This blog post is a small case study of how I used Mozdeh to capture and analyse over 5 million tweets related to the norovirus infection. Mozdeh requires no programming knowledge and can be used by those from the social sciences to capture and analyse Twitter data. Mozdeh currently only supports Windows operating systems (32 and 64 bit) and it is advisable to use Mozdeh with a Desktop computer. Mozdeh can be downloaded from here, an excellent user guide can be found here, a theoretical overview can be found here, and an overview of Twitter query set generation can be found here.
Mozdeh uses the Search API which is rate limited at 180 queries per 15 minutes i.e., that Mozdeh will search Twitter a 180 times per 15 minutes, and will return a maximum of 3,200 tweets going back in time. An overview of the different software and APIs can be found in one of my previous blog posts here.
Searches took place contentiously from 16/02/2015 19:20:00 to 06/04/2015 14:06:26 with a total of 5,055,299 tweets with 2,731,452 unique tweeters. I produced four time series graphs, figures 1 to 4.
Figure 1 – Time series for all tweets all of the keywords
Note that for the time series graph some of the fluctuations are caused by the time of day, with troughs for each night. This is because up to 60% of all tweets have English language settings, and this may indicate sleeping time for English speaking users (Gerlitz & Rieder, 2013). The dip in tweets at the beginning and middle of the graph are caused by Twitter’s rate limiting. In total there are 5,055,299 tweets with 2,731,452 unique tweeters.
The peaks can be further investigated by clicking on a point of interest, for instance, by double clicking on the largest peak will bring up the list of tweets that caused the peak.
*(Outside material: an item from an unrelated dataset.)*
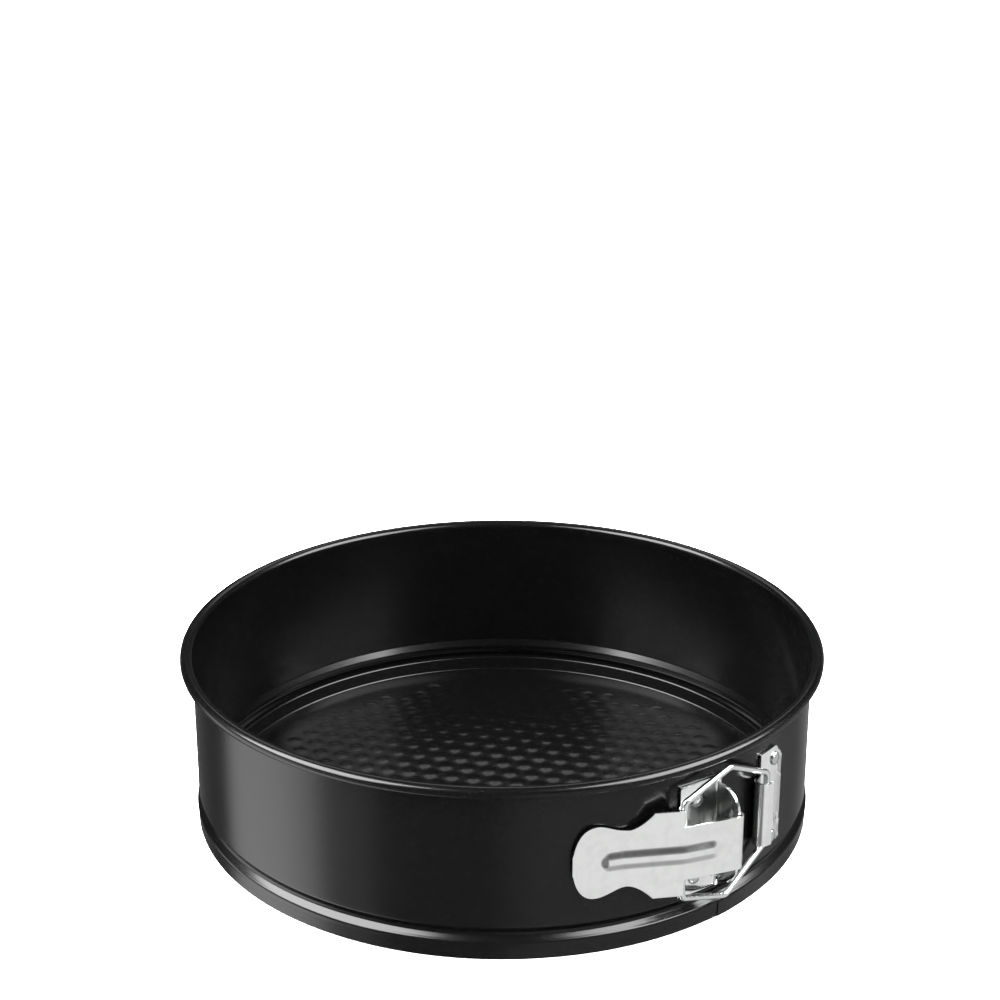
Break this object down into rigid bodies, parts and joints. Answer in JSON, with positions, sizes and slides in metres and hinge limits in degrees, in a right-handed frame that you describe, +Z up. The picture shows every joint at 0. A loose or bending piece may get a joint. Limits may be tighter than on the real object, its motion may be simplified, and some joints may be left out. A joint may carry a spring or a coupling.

It is possible to create a time series graph with another keyword or hashtag e.g., if a particular keyword or hashtag is occurring frequently. For example if it was found that the word ‘poisoning’ was occurring frequently this word by-itself could be searched for, to create a time series graph (which will also produce a new sentiment graph), as shown in figure 2 below.
Figure 2 – Time series for all tweets containing the word ‘poisoning’
On the 16th of February 2015 there is a peak in tweets mentioning the word ‘poisoning’, after investigating this peak, it appears that users indicate that they may be suffering from food poisoning, however there is also an increase in spam (i.e., tweets that are not relevant to food poisoning). The second largest peak occurs on the 9th of March 2015 and this is a genuine peak i.e., users indicate that they may have food poisoning with very little spam. The third largest peak occurs on the 19th of March 2015 and is solely due to an increase of spam with very few users mentioning that they have food poisoning.
Figure 3 – Time series of all tweets containing the word ‘pain’
Looking at the word ‘pain’ in this time series graph, the first two peaks (16th of February 2015 and 9th of March 2015) occur at the same time as the peaks of the previous graph of the word ‘poisoning’. The third peak occurs on the evening of the 18th of March 2015 and continues on to the 19th of March 2015 which also overlaps with the previous peak in tweets with words that use ‘poisoning’.
Figure 4 – Average tweet sentiment of all tweets
The time series analysis also plots the average tweet sentiment, however tweets related to the norovirus sickness contain very little negative or positive sentiment.
I used the following search queries (adapted from queries used by the Foods Standards Agency) to gather the data: sick bug, Sickness bug, stomach flu, vomiting, #Sicknessbug, sickness virus, winter AND sickness, bug, winter sickness, winter virus, winter vomiting, #winterbug, #norovirus, norovirus AND outbreak, Norovirus, Norovirus AND symptoms, puke, retch, sick AND fever spit up, stomach pain, throw up, throwing up, upset stomach, Vom, #barf, Barf, being sick, chuck up, feeling sick, Heave, Norovirus AND Food, Food poisoning, Norovirus AND cruise, and Norovirus AND cruise ship. Data were analysed at an aggregate level, and these results form part of a project that has ethics approval.
Gerlitz, C., & Rieder, B. (2013). Mining one percent of Twitter: Collections, baselines, sampling. M/C Journal, 16(2).
González-Bailón, S., Wang, N., Rivero, A., Borge-Holthoefer, J., & Moreno, Y. (2014). Assessing the bias in samples of large online networks. Social Networks, 38, 16–27. doi:10.1016/j.socnet.2014.01.004
I would like to thank Prof. Peter Bath from the Health Informatics Research group for suggesting to examine peaks and sentiments across health topics.